If De Villiers and Domingo are brutally honest with themselves, they will admit that India outplayed them in every facet, and were mentally as well as tactically more prepared. I felt we looked ragged and rusty and not too dissimilar to a rabbit caught in the headlights. Granted, when a key bowler like Vernon Philander leaves the field and cannot bowl his quota of overs it creates all kinds of mayhem, and plugging the hole is a tough ask. But that’s the nature of the game and others need to step up to the task.
Our bowling unit appears great on paper, but if we take a hard look at it, one can see that it’s reliant on the spin of Imran Tahir in the middle overs and Dale Steyn to strike up front. Morne Morkel hasn't found his length consistently in any of the games so far and his role can never be to bowl tight. He has to take wickets or he becomes a liability.
So much has been said and written about young Wayne Parnell, that I feel desperately sorry for him. Firstly, he didn't select himself and secondly, I'm sure he is trying his guts out to overcome his current form.
However, truth be told he is technically so poor at the moment that I’m wondering what Allan Donald has been doing with him. The basics of swinging the ball as he used to do are no longer in evidence and I’ve observed that his collapsed delivery stride leads to inconsistency in his line and length. By now, he must feel so mentally scarred that a comeback will be nothing short of a miracle.
The Proteas’ much-touted and talked about top six batting lineup remains a powerful one but only if they find form and confidence. To date in both matches, the players would all be the first ones to admit that they just haven't delivered on the expectation.
In my opinion, Quinton de Kock needs time at the crease and looks confused as to what his role is at the moment. Coming off a time away from the game through injury is easier dealt with when one has experience, and he doesn't have years of that quality. He needs someone to help him with his own game plan. I believe he should just play with more freedom and relax a little. He seems too tight in his hands and shoulders.
On the flipside, Faf du Plessis spent enough time at the crease against India to have regained some confidence. Meanwhile, De Villiers, David Miller and JP Duminy all have form to call upon, as does Hashim Amla for that matter.
However, I believe that it’s now all about understanding that despite the above players’ ability and form, nothing is more important than staying in once they have got through the initial phase of their innings.
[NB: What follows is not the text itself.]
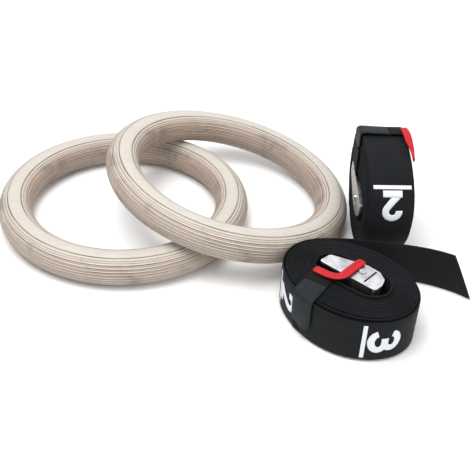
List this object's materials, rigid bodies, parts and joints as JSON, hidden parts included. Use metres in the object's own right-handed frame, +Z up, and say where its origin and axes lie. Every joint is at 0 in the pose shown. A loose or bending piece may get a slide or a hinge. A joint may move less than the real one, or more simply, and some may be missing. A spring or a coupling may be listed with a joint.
{
  "type": "gymnastics rings",
  "caption": "Pair of round laminated-wood gymnastics rings with two numbered webbing straps, each coiled round its cam buckle and held by a tie.",
  "frame": {"origin": "middle of the set's footprint, on the floor", "axes": "+X from the rings to the straps, +Z up, -Y towards the side with the flat coil"},
  "size_m": [0.4489, 0.326, 0.1178],
  "materials": {
    "plywood": "sanded, unvarnished",
    "webbing": "woven, matt",
    "buckle": "satin die-cast",
    "pins": "plated",
    "spring": "drawn wire",
    "tie": "brushed loop",
    "tie_hook": "hook pile",
    "red_tab": "soft tape"
  },
  "bodies": {
    "ring_left": {"ring_left": "plywood"},
    "ring_right": {"ring_right": "plywood"},
    "flat_coil": {"flat_webbing_roll": "webbing", "flat_webbing_tail": "webbing", "flat_anchor_loop": "webbing", "flat_buckle_frame": "buckle", "flat_anchor_bar": "pins", "flat_cam_pin": "pins", "flat_cam_spring": "spring", "flat_tie_flap": "tie", "flat_tie_band": "tie_hook", "flat_pull_tab": "red_tab"},
    "flat_lever": {"flat_cam_lever": "buckle"},
    "upright_coil": {"upright_webbing_roll": "webbing", "upright_webbing_tail": "webbing", "upright_anchor_loop": "webbing", "upright_buckle_frame": "buckle", "upright_anchor_bar": "pins", "upright_cam_pin": "pins", "upright_cam_spring": "spring", "upright_tie_flap": "tie", "upright_tie_band": "tie_hook", "upright_pull_tab": "red_tab"},
    "upright_lever": {"upright_cam_lever": "buckle"}
  },
  "joints": [
    {"name": "right_ring_lift", "type": "slide", "parent": "ring_left", "child": "ring_right", "axis": [-0.1191, 0, 0.9929], "range_m": [0, 0.12]},
    {"name": "flat_coil_lift", "type": "slide", "parent": "ring_left", "child": "flat_coil", "axis": [0, 0, 1], "range_m": [0, 0.12]},
    {"name": "upright_coil_lift", "type": "slide", "parent": "ring_left", "child": "upright_coil", "axis": [0, 0, 1], "range_m": [0, 0.12]},
    {"name": "flat_cam_press", "type": "hinge", "parent": "flat_coil", "child": "flat_lever", "pos_m": [0.11845, -0.10823, 0.0254], "axis": [0, 0, 1], "range_deg": [0, 24], "stiffness_Nm_per_rad": 0.25, "springref_deg": -22.92},
    {"name": "upright_cam_press", "type": "hinge", "parent": "upright_coil", "child": "upright_lever", "pos_m": [0.14306, 0.00586, 0.0501], "axis": [0.9968, 0.0802, 0], "range_deg": [0, 24], "stiffness_Nm_per_rad": 0.25, "springref_deg": -22.92}
  ]
}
Don't leave it to someone else. Place a higher value on your wicket than what you think, is what needs to be said. And another important message is – don’t leave anything to chance even when running between the wickets.
Let's leave the Indian debacle right there and focus on the West Indies match on Friday.
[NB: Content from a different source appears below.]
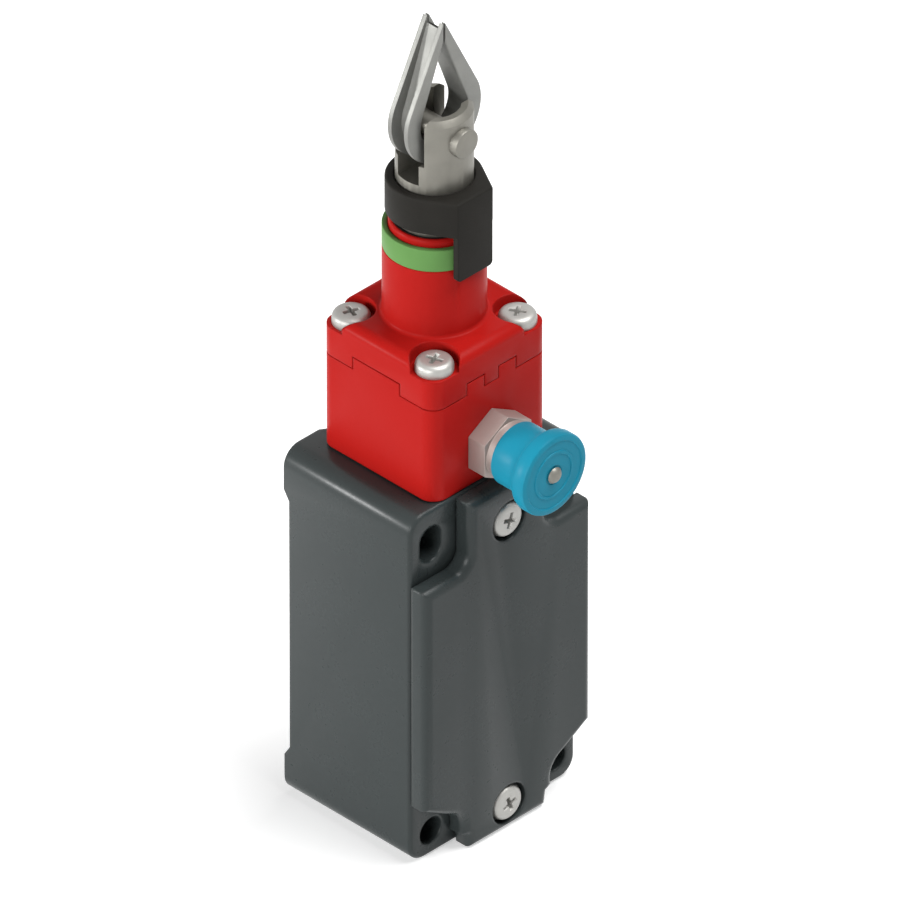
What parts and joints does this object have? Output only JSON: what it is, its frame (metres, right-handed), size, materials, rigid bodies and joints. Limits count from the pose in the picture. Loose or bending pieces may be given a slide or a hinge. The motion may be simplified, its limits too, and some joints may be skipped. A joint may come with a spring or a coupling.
{
  "type": "rope pull switch",
  "caption": "Rope pull safety switch with metal housing, red head, spring-loaded clevis with rope thimble, tension indicator and pull-to-reset knob.",
  "frame": {"origin": "midpoint between the two lower fixing holes, on the mounting plane of the back pads", "axes": "+Z along the pull towards the rope, +Y out of the back into the wall, -Y towards the cover and the reset knob, +X to the right seen from the cover"},
  "size_m": [0.04, 0.0463, 0.1596],
  "materials": {
    "housing_paint": "satin powder coat",
    "head_red": "satin powder coat",
    "seal_rubber": "matt",
    "band_green": "satin",
    "collar_black": "matt",
    "stainless": "satin",
    "thimble_steel": "satin",
    "screw_zinc": "satin",
    "nickel": "satin",
    "knob_blue": "satin",
    "spring_steel": "satin",
    "bronze": "sintered",
    "contact_brass": "bright",
    "block_plastic": "moulded",
    "clear_plastic": "clear",
    "slider_plastic": "moulded"
  },
  "bodies": {
    "switch_body": {"housing_base": "housing_paint", "front_cover": "housing_paint", "cover_seal": "seal_rubber", "cover_screws": "screw_zinc", "flange_seal": "seal_rubber", "head_box": "head_red", "cap_seal": "seal_rubber", "head_cap": "head_red", "head_screws": "screw_zinc", "tension_band": "band_green", "neck_wiper": "seal_rubber", "guide_bush": "bronze", "main_spring": "spring_steel", "reset_bush": "nickel", "reset_spring": "spring_steel", "contact_block": "block_plastic", "chamber_plate": "clear_plastic", "block_screws": "screw_zinc", "fixed_contacts": "contact_brass", "terminal_saddles": "screw_zinc", "terminal_screws": "screw_zinc", "return_spring": "spring_steel", "earth_washer": "screw_zinc", "earth_screw": "screw_zinc"},
    "pull_group": {"clevis": "stainless", "clevis_pin": "stainless", "indicator_collar": "collar_black", "pull_rod": "stainless", "spring_seat": "screw_zinc", "retaining_ring": "spring_steel"},
    "thimble": {"rope_thimble": "thimble_steel"},
    "reset_group": {"reset_knob": "knob_blue", "reset_shaft": "stainless"},
    "trip_group": {"trip_slider": "slider_plastic"},
    "contact_group": {"contact_plunger": "slider_plastic", "safety_bridge": "contact_brass", "signal_bridge": "contact_brass", "contact_springs": "spring_steel"}
  },
  "joints": [
    {"name": "rope_pull", "type": "slide", "parent": "switch_body", "child": "pull_group", "axis": [0, 0, 1], "range_m": [0, 0.008], "stiffness_N_per_m": 2500, "springref_m": -0.003, "deforming": ["main_spring"]},
    {"name": "thimble_swing", "type": "hinge", "parent": "pull_group", "child": "thimble", "pos_m": [0, -0.0164, 0.1324], "axis": [0, 1, 0], "range_deg": [-45, 45]},
    {"name": "reset_pull", "type": "slide", "parent": "switch_body", "child": "reset_group", "axis": [0, -1, 0], "range_m": [0, 0.004], "stiffness_N_per_m": 600, "springref_m": -0.003, "deforming": ["reset_spring"]},
    {"name": "trip_slide", "type": "slide", "parent": "switch_body", "child": "trip_group", "axis": [0, 0, 1], "range_m": [0, 0.003]},
    {"name": "contact_slide", "type": "slide", "parent": "switch_body", "child": "contact_group", "axis": [0, 0, 1], "range_m": [0, 0.003], "deforming": ["return_spring"]}
  ],
  "couplings": [
    {"joint": "contact_slide", "follows": "trip_slide", "ratio": 1}
  ]
}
The Proteas have mauled the islanders in recent times, with the ODI series win still fresh in the memory. While I believe it’s certainly something to draw on, in Chris Gayle we know all too well that the West Indies possess a player who can create havoc. When he fires, it makes life easier for the rest of their batting lineup and they know that too.
For me, therein lies their pressure point. Create the pressure on Gayle right up front and force him to make the play and take risks.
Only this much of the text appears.